▶ TASK DESCRIPTION:
Identify all lines of the data containing the string "bodies" and copy them.

▶ RAW DATA:

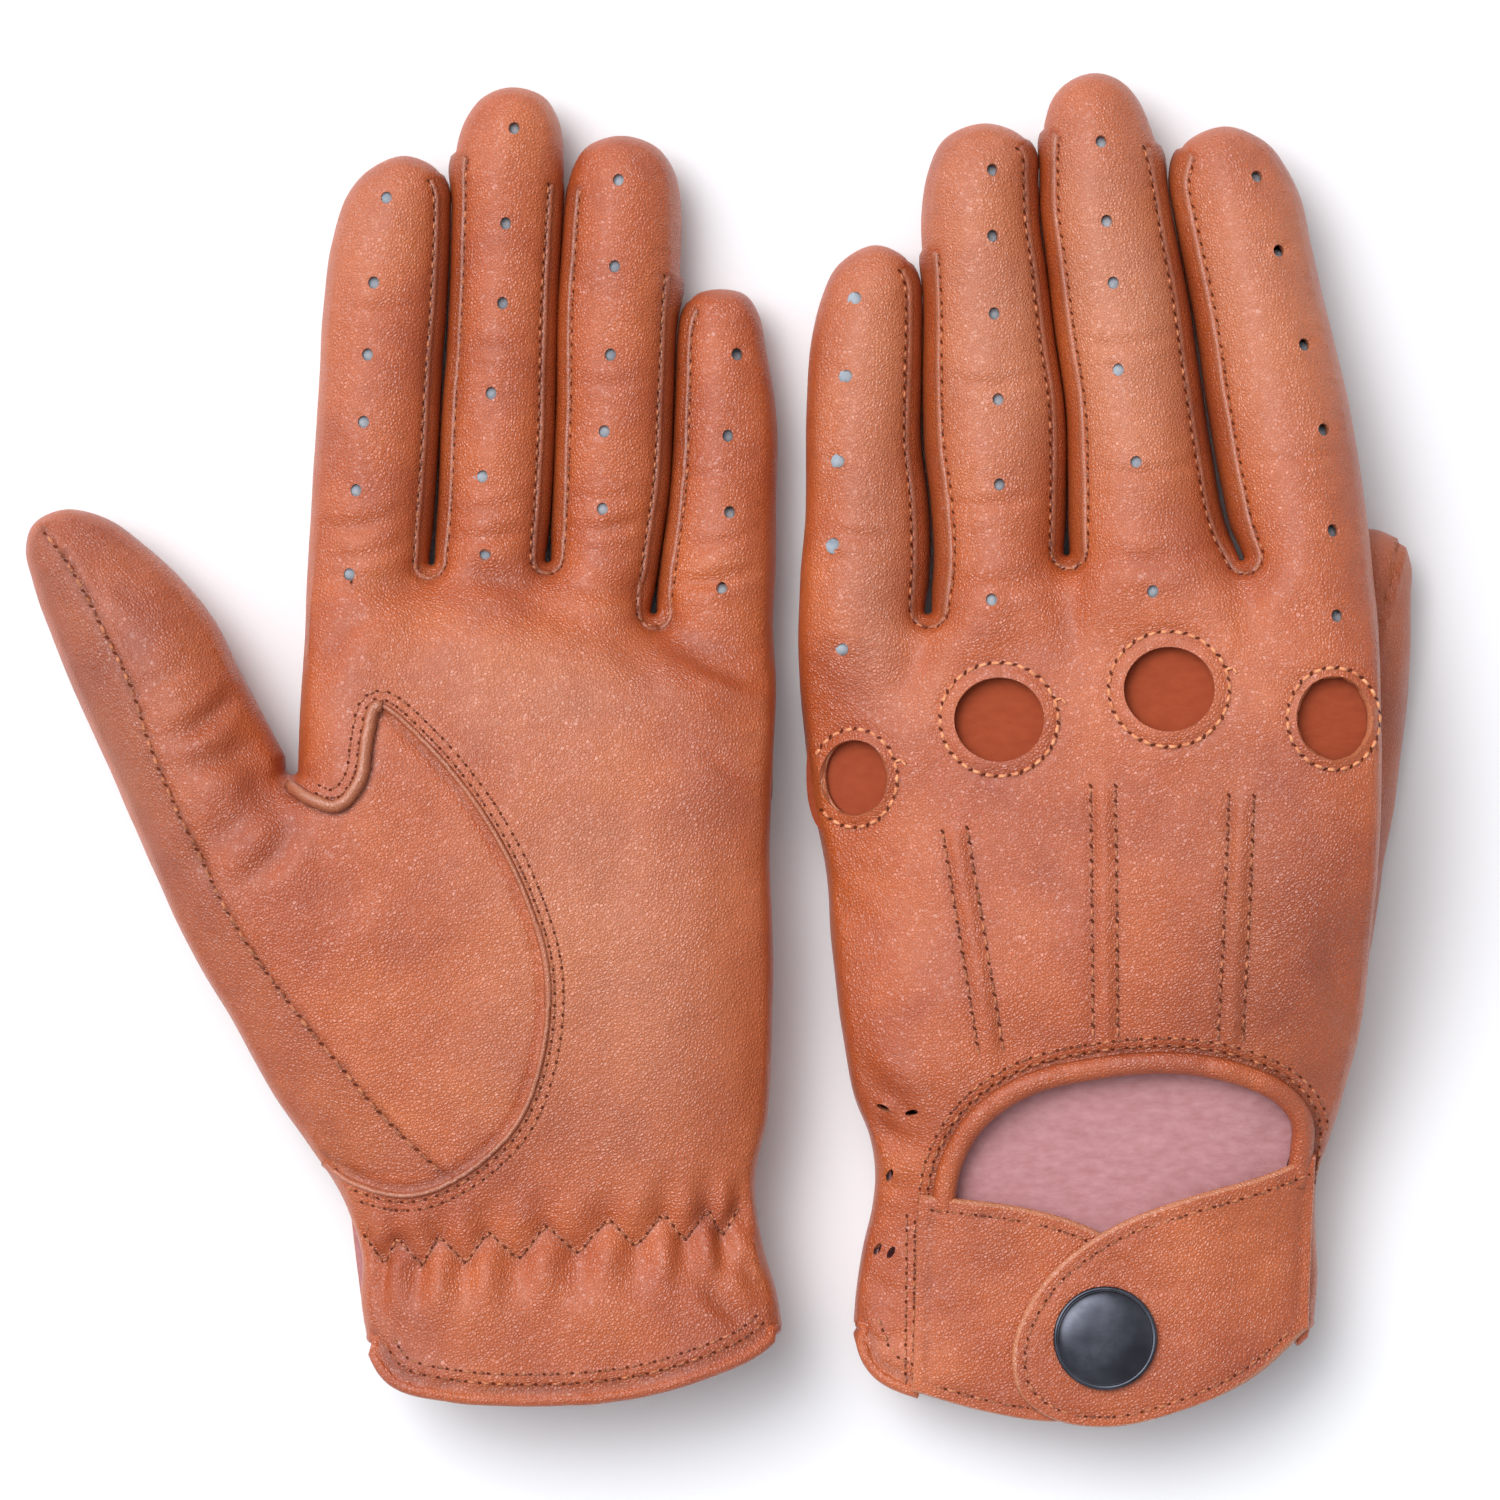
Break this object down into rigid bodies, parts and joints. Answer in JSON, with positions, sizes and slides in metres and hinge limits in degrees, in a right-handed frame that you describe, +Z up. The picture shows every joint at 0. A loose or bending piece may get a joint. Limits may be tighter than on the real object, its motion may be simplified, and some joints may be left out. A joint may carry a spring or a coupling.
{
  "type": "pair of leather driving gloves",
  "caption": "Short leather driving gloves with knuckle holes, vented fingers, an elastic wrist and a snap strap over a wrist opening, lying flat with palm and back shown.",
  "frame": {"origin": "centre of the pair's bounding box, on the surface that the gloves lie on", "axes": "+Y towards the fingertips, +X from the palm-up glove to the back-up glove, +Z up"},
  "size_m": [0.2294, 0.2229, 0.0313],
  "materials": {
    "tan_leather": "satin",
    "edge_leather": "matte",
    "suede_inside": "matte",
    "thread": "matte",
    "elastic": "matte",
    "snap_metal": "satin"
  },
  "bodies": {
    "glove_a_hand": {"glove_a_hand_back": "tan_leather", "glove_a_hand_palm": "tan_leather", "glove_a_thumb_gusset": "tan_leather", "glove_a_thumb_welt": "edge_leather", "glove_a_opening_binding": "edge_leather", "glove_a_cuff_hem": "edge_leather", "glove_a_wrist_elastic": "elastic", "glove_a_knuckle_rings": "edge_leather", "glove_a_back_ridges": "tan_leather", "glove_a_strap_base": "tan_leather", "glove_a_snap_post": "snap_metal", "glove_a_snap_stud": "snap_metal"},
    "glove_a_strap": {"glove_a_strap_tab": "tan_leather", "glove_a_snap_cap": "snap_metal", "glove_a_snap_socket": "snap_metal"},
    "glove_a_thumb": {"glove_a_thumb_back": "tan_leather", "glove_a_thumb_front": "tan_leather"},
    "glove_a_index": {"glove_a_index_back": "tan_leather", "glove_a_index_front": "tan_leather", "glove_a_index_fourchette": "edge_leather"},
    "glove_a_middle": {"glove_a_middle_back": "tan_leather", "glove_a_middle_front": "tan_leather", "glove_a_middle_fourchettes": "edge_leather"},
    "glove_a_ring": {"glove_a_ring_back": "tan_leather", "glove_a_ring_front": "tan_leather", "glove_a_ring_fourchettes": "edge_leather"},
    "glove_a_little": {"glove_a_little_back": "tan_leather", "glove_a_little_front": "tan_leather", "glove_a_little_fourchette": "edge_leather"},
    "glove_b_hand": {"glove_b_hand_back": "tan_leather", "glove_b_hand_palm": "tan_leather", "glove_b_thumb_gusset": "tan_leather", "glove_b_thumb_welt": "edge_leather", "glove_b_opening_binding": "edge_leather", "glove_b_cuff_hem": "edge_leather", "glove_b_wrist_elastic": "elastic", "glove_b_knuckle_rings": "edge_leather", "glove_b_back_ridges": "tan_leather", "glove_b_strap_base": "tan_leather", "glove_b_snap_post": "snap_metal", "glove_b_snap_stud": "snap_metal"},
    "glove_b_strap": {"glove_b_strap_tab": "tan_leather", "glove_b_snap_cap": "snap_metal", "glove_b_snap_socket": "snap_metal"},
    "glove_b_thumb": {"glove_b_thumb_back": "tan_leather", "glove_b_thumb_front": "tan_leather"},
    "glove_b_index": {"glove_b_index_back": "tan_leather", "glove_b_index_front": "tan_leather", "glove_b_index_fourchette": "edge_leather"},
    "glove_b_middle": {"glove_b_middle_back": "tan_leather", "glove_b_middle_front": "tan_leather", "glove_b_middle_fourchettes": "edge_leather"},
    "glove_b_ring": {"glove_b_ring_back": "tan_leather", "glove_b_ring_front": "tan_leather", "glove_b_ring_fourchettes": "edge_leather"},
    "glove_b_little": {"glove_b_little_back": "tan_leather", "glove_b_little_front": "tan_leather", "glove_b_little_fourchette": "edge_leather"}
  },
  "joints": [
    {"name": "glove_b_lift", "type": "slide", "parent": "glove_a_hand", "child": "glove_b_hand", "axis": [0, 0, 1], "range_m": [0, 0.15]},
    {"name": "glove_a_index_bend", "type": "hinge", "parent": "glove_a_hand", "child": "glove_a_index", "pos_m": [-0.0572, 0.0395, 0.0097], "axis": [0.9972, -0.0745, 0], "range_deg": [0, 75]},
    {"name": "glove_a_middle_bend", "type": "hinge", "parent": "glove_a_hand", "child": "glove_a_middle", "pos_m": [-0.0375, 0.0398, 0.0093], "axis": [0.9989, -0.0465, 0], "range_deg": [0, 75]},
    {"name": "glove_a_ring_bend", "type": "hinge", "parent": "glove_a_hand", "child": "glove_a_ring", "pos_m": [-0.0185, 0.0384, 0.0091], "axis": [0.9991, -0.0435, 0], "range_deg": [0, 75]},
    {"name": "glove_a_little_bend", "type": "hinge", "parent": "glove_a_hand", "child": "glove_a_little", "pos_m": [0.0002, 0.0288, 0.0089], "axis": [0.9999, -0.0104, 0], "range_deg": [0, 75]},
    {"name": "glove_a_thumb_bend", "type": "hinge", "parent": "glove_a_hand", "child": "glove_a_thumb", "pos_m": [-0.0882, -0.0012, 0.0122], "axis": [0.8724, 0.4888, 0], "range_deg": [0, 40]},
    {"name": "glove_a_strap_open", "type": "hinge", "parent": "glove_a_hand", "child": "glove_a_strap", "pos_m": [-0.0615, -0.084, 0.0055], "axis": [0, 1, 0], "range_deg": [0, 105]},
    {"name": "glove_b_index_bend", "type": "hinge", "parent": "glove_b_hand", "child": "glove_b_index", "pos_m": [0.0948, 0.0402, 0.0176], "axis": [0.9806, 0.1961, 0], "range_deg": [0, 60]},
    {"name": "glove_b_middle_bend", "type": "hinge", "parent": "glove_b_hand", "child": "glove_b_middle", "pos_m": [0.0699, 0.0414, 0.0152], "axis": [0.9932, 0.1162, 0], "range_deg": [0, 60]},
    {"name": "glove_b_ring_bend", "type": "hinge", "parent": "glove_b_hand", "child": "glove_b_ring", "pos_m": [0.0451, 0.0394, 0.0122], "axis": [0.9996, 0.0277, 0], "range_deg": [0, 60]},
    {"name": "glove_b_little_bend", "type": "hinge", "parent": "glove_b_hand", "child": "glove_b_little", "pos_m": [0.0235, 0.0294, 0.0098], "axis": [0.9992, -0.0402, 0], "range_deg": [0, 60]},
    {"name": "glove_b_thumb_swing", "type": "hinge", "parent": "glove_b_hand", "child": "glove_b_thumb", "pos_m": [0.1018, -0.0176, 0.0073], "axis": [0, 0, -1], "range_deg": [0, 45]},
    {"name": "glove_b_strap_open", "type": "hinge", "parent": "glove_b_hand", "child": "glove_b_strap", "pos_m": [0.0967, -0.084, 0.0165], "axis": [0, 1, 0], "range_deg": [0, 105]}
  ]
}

▶ CORRECT ANSWER:
Break this object down into rigid bodies, parts and joints. Answer in JSON, with positions, sizes and slides in metres and hinge limits in degrees, in a right-handed frame that you describe, +Z up. The picture shows every joint at 0. A loose or bending piece may get a joint. Limits may be tighter than on the real object, its motion may be simplified, and some joints may be left out. A joint may carry a spring or a coupling.
  "bodies": {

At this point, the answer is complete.